>> begin

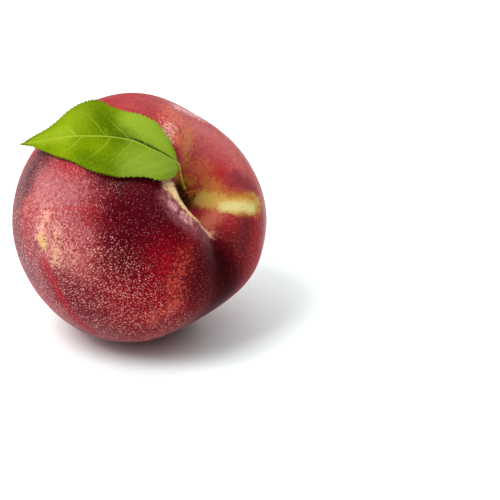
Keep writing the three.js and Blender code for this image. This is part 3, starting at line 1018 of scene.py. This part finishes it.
def build_leaf_stalk(settings):
    """The thin stalk, as a tube along the leaf's line into the base of the midrib."""
    line = Line([Vector(point) * MM + FRUIT_MIDDLE for point in LEAF_LINE])
    curve = bpy.data.curves.new("leaf_stalk", "CURVE")
    curve.dimensions = "3D"
    curve.bevel_depth = settings.stalk_width / 2
    curve.bevel_resolution = 5
    curve.use_fill_caps = True
    spline = curve.splines.new("POLY")
    spline.points.add(STALK_STEPS)
    for i, point in enumerate(spline.points):
        part = (STALK_SHARE + STALK_OVERLAP) * i / STALK_STEPS
        sink = STALK_SINK * smoothstep(part, STALK_SHARE - 0.03, STALK_SHARE + 0.01)
        point.co = (*(line.at(part) - FACE_AT_BASE * sink), 1)
        thinner = smoothstep(part, STALK_SHARE - 0.02, STALK_SHARE + STALK_OVERLAP)
        point.radius = 1 - 0.75 * thinner
        point.radius *= 1 + 0.35 * smoothstep(part, 0.03, 0.0)
    stalk = bpy.data.objects.new("leaf_stalk", curve)
    bpy.context.scene.collection.objects.link(stalk)
    work_on(stalk)
    bpy.ops.object.convert(target="MESH")
    return bpy.context.object


class BuildLeaf(bpy.types.Operator):
    """Builds the toothed blade and the thin stalk that holds it"""

    bl_idname = "nectarine.build_leaf"
    bl_label = "Build leaf"

    def execute(self, context):
        settings = context.scene.nectarine_leaf
        deselect_all()
        bpy.ops.mesh.primitive_grid_add(
            x_subdivisions=BLADE_STEPS[0], y_subdivisions=BLADE_STEPS[1], size=2, calc_uvs=True
        )
        blade = bpy.context.object
        blade.name = blade.data.name = "leaf_blade"
        shape_blade(blade, settings)
        apply_modifier(blade, "SOLIDIFY", thickness=settings.thickness, offset=-1, use_rim=True)
        hand_over(blade, blade_material(settings), ["leaf"])
        hand_over(build_leaf_stalk(settings), leaf_stalk_material(settings))
        return {"FINISHED"}


# --- the stage

def pale_room(bright, dim):
    """A room that is bright overhead and behind the fruit and dim in front of it.

    Its backdrop looks white wherever it is seen straight."""
    world = bpy.data.worlds.new("pale_room")
    world.use_nodes = True
    wire = Wiring(world.node_tree)
    way = wire.node("ShaderNodeTexCoord", output="Generated")
    light = wire.ramp(wire.vector("DOT_PRODUCT", way, BRIGHT_WAY), 0.0, 0.9, dim, bright)
    seen = wire.node("ShaderNodeLightPath", output="Is Camera Ray")
    white = wire.times(seen, wire.math("SUBTRACT", 1.0, light))
    background = world.node_tree.nodes["Background"].inputs
    background["Color"].default_value = (1, 1, 1, 1)
    wire.feed(background["Strength"], wire.add(light, white))
    return world


def add_lamp(name, place, side, watts):
    """A square soft lamp that points at the fruit."""
    bpy.ops.object.light_add(type="AREA", location=place)
    lamp = bpy.context.object
    lamp.name = name
    lamp.data.energy = watts
    lamp.data.size = side
    lamp.rotation_euler = (FRUIT_MIDDLE - lamp.location).to_track_quat("-Z", "Y").to_euler()


def add_floor(paint):
    bpy.ops.mesh.primitive_plane_add(size=FLOOR_SIDE)
    floor = bpy.context.object
    floor.name = floor.data.name = "floor"
    material, _, shader = new_material("pale_floor")
    shader.inputs["Base Color"].default_value = (*paint, 1)
    shader.inputs["Roughness"].default_value = 0.8
    floor.data.materials.append(material)


def add_camera():
    """A camera that sees the fruit's middle at its pixel, at the right scale."""
    look = Vector((0, math.cos(CAMERA_ELEVATION), -math.sin(CAMERA_ELEVATION)))
    up = Vector((0, math.sin(CAMERA_ELEVATION), math.cos(CAMERA_ELEVATION)))
    centre = PICTURE_SIDE / 2
    pixel = MM_PER_PIXEL * MM
    target = FRUIT_MIDDLE + Vector((centre - FRUIT_PIXEL[0], 0, 0)) * pixel
    target += up * (FRUIT_PIXEL[1] - centre) * pixel
    bpy.ops.object.camera_add(location=target - look * CAMERA_DISTANCE)
    camera = bpy.context.object
    camera.rotation_euler = look.to_track_quat("-Z", "Y").to_euler()
    camera.data.sensor_width = SENSOR
    camera.data.lens = SENSOR * CAMERA_DISTANCE / (PICTURE_SIDE * pixel)
    bpy.context.scene.camera = camera


class SetStage(bpy.types.Operator):
    """Sets the floor, the soft light and the camera"""

    bl_idname = "nectarine.set_stage"
    bl_label = "Set stage"

    def execute(self, context):
        settings = context.scene.nectarine_stage
        deselect_all()
        add_floor(settings.floor)
        context.scene.world = pale_room(settings.room_light, settings.front_light)
        add_lamp("top_lamp", *TOP_LAMP, settings.top_power)
        add_lamp("right_lamp", *RIGHT_LAMP, settings.right_power)
        add_lamp("left_lamp", *LEFT_LAMP, settings.left_power)
        add_camera()
        context.scene.view_settings.view_transform = "Standard"
        return {"FINISHED"}


# --- the add-on

class NectarinePanel(bpy.types.Panel):
    bl_idname = "VIEW3D_PT_nectarine"
    bl_label = "Nectarine"
    bl_space_type = "VIEW_3D"
    bl_region_type = "UI"
    bl_category = "Nectarine"

    def draw(self, context):
        for operator, group in STEPS:
            self.layout.operator(operator.bl_idname)
            settings = getattr(context.scene, group)
            for name in settings.bl_rna.properties.keys():
                if name not in ("rna_type", "name"):
                    self.layout.prop(settings, name)


SETTINGS = {
    "nectarine_skin": NectarineSkin,
    "nectarine_stalk_end": NectarineStalkEnd,
    "nectarine_leaf": NectarineLeaf,
    "nectarine_stage": NectarineStage,
}
STEPS = (
    (BuildFruit, "nectarine_skin"),
    (BuildStalkEnd, "nectarine_stalk_end"),
    (BuildLeaf, "nectarine_leaf"),
    (SetStage, "nectarine_stage"),
)


def register():
    for name, group in SETTINGS.items():
        bpy.utils.register_class(group)
        setattr(bpy.types.Scene, name, bpy.props.PointerProperty(type=group))
    for operator, _ in STEPS:
        bpy.utils.register_class(operator)
    bpy.utils.register_class(NectarinePanel)


def unregister():
    bpy.utils.unregister_class(NectarinePanel)
    for operator, _ in reversed(STEPS):
        bpy.utils.unregister_class(operator)
    for name, group in reversed(SETTINGS.items()):
        delattr(bpy.types.Scene, name)
        bpy.utils.unregister_class(group)


def main():
    register()
    bpy.ops.nectarine.build_fruit()
    bpy.ops.nectarine.build_stalk_end()
    bpy.ops.nectarine.build_leaf()
    bpy.ops.nectarine.set_stage()


if __name__ == "__main__":
    main()
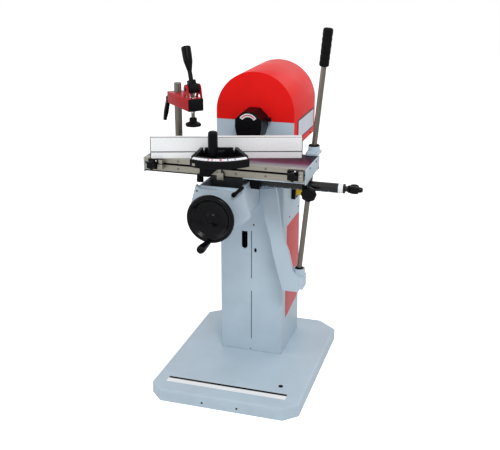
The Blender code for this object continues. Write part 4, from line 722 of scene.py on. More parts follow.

>> end

- **TASK**: Reproduce every record above exactly as it appears.

- **RESPONSE**:
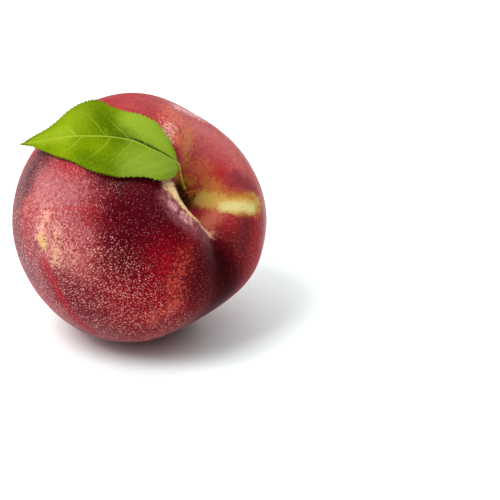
Keep writing the three.js and Blender code for this image. This is part 3, starting at line 1018 of scene.py. This part finishes it.
def build_leaf_stalk(settings):
    """The thin stalk, as a tube along the leaf's line into the base of the midrib."""
    line = Line([Vector(point) * MM + FRUIT_MIDDLE for point in LEAF_LINE])
    curve = bpy.data.curves.new("leaf_stalk", "CURVE")
    curve.dimensions = "3D"
    curve.bevel_depth = settings.stalk_width / 2
    curve.bevel_resolution = 5
    curve.use_fill_caps = True
    spline = curve.splines.new("POLY")
    spline.points.add(STALK_STEPS)
    for i, point in enumerate(spline.points):
        part = (STALK_SHARE + STALK_OVERLAP) * i / STALK_STEPS
        sink = STALK_SINK * smoothstep(part, STALK_SHARE - 0.03, STALK_SHARE + 0.01)
        point.co = (*(line.at(part) - FACE_AT_BASE * sink), 1)
        thinner = smoothstep(part, STALK_SHARE - 0.02, STALK_SHARE + STALK_OVERLAP)
        point.radius = 1 - 0.75 * thinner
        point.radius *= 1 + 0.35 * smoothstep(part, 0.03, 0.0)
    stalk = bpy.data.objects.new("leaf_stalk", curve)
    bpy.context.scene.collection.objects.link(stalk)
    work_on(stalk)
    bpy.ops.object.convert(target="MESH")
    return bpy.context.object


class BuildLeaf(bpy.types.Operator):
    """Builds the toothed blade and the thin stalk that holds it"""

    bl_idname = "nectarine.build_leaf"
    bl_label = "Build leaf"

    def execute(self, context):
        settings = context.scene.nectarine_leaf
        deselect_all()
        bpy.ops.mesh.primitive_grid_add(
            x_subdivisions=BLADE_STEPS[0], y_subdivisions=BLADE_STEPS[1], size=2, calc_uvs=True
        )
        blade = bpy.context.object
        blade.name = blade.data.name = "leaf_blade"
        shape_blade(blade, settings)
        apply_modifier(blade, "SOLIDIFY", thickness=settings.thickness, offset=-1, use_rim=True)
        hand_over(blade, blade_material(settings), ["leaf"])
        hand_over(build_leaf_stalk(settings), leaf_stalk_material(settings))
        return {"FINISHED"}


# --- the stage

def pale_room(bright, dim):
    """A room that is bright overhead and behind the fruit and dim in front of it.

    Its backdrop looks white wherever it is seen straight."""
    world = bpy.data.worlds.new("pale_room")
    world.use_nodes = True
    wire = Wiring(world.node_tree)
    way = wire.node("ShaderNodeTexCoord", output="Generated")
    light = wire.ramp(wire.vector("DOT_PRODUCT", way, BRIGHT_WAY), 0.0, 0.9, dim, bright)
    seen = wire.node("ShaderNodeLightPath", output="Is Camera Ray")
    white = wire.times(seen, wire.math("SUBTRACT", 1.0, light))
    background = world.node_tree.nodes["Background"].inputs
    background["Color"].default_value = (1, 1, 1, 1)
    wire.feed(background["Strength"], wire.add(light, white))
    return world


def add_lamp(name, place, side, watts):
    """A square soft lamp that points at the fruit."""
    bpy.ops.object.light_add(type="AREA", location=place)
    lamp = bpy.context.object
    lamp.name = name
    lamp.data.energy = watts
    lamp.data.size = side
    lamp.rotation_euler = (FRUIT_MIDDLE - lamp.location).to_track_quat("-Z", "Y").to_euler()


def add_floor(paint):
    bpy.ops.mesh.primitive_plane_add(size=FLOOR_SIDE)
    floor = bpy.context.object
    floor.name = floor.data.name = "floor"
    material, _, shader = new_material("pale_floor")
    shader.inputs["Base Color"].default_value = (*paint, 1)
    shader.inputs["Roughness"].default_value = 0.8
    floor.data.materials.append(material)


def add_camera():
    """A camera that sees the fruit's middle at its pixel, at the right scale."""
    look = Vector((0, math.cos(CAMERA_ELEVATION), -math.sin(CAMERA_ELEVATION)))
    up = Vector((0, math.sin(CAMERA_ELEVATION), math.cos(CAMERA_ELEVATION)))
    centre = PICTURE_SIDE / 2
    pixel = MM_PER_PIXEL * MM
    target = FRUIT_MIDDLE + Vector((centre - FRUIT_PIXEL[0], 0, 0)) * pixel
    target += up * (FRUIT_PIXEL[1] - centre) * pixel
    bpy.ops.object.camera_add(location=target - look * CAMERA_DISTANCE)
    camera = bpy.context.object
    camera.rotation_euler = look.to_track_quat("-Z", "Y").to_euler()
    camera.data.sensor_width = SENSOR
    camera.data.lens = SENSOR * CAMERA_DISTANCE / (PICTURE_SIDE * pixel)
    bpy.context.scene.camera = camera


class SetStage(bpy.types.Operator):
    """Sets the floor, the soft light and the camera"""

    bl_idname = "nectarine.set_stage"
    bl_label = "Set stage"

    def execute(self, context):
        settings = context.scene.nectarine_stage
        deselect_all()
        add_floor(settings.floor)
        context.scene.world = pale_room(settings.room_light, settings.front_light)
        add_lamp("top_lamp", *TOP_LAMP, settings.top_power)
        add_lamp("right_lamp", *RIGHT_LAMP, settings.right_power)
        add_lamp("left_lamp", *LEFT_LAMP, settings.left_power)
        add_camera()
        context.scene.view_settings.view_transform = "Standard"
        return {"FINISHED"}


# --- the add-on

class NectarinePanel(bpy.types.Panel):
    bl_idname = "VIEW3D_PT_nectarine"
    bl_label = "Nectarine"
    bl_space_type = "VIEW_3D"
    bl_region_type = "UI"
    bl_category = "Nectarine"

    def draw(self, context):
        for operator, group in STEPS:
            self.layout.operator(operator.bl_idname)
            settings = getattr(context.scene, group)
            for name in settings.bl_rna.properties.keys():
                if name not in ("rna_type", "name"):
                    self.layout.prop(settings, name)


SETTINGS = {
    "nectarine_skin": NectarineSkin,
    "nectarine_stalk_end": NectarineStalkEnd,
    "nectarine_leaf": NectarineLeaf,
    "nectarine_stage": NectarineStage,
}
STEPS = (
    (BuildFruit, "nectarine_skin"),
    (BuildStalkEnd, "nectarine_stalk_end"),
    (BuildLeaf, "nectarine_leaf"),
    (SetStage, "nectarine_stage"),
)


def register():
    for name, group in SETTINGS.items():
        bpy.utils.register_class(group)
        setattr(bpy.types.Scene, name, bpy.props.PointerProperty(type=group))
    for operator, _ in STEPS:
        bpy.utils.register_class(operator)
    bpy.utils.register_class(NectarinePanel)


def unregister():
    bpy.utils.unregister_class(NectarinePanel)
    for operator, _ in reversed(STEPS):
        bpy.utils.unregister_class(operator)
    for name, group in reversed(SETTINGS.items()):
        delattr(bpy.types.Scene, name)
        bpy.utils.unregister_class(group)


def main():
    register()
    bpy.ops.nectarine.build_fruit()
    bpy.ops.nectarine.build_stalk_end()
    bpy.ops.nectarine.build_leaf()
    bpy.ops.nectarine.set_stage()


if __name__ == "__main__":
    main()
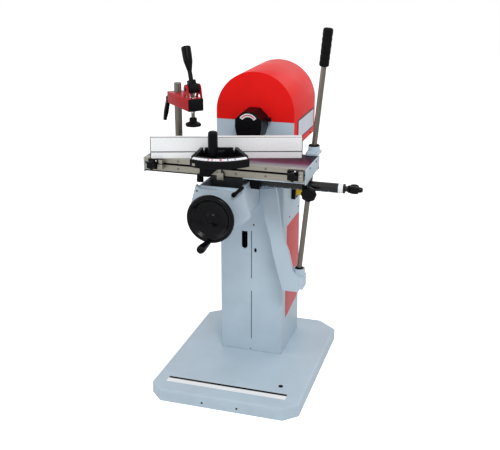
The Blender code for this object continues. Write part 4, from line 722 of scene.py on. More parts follow.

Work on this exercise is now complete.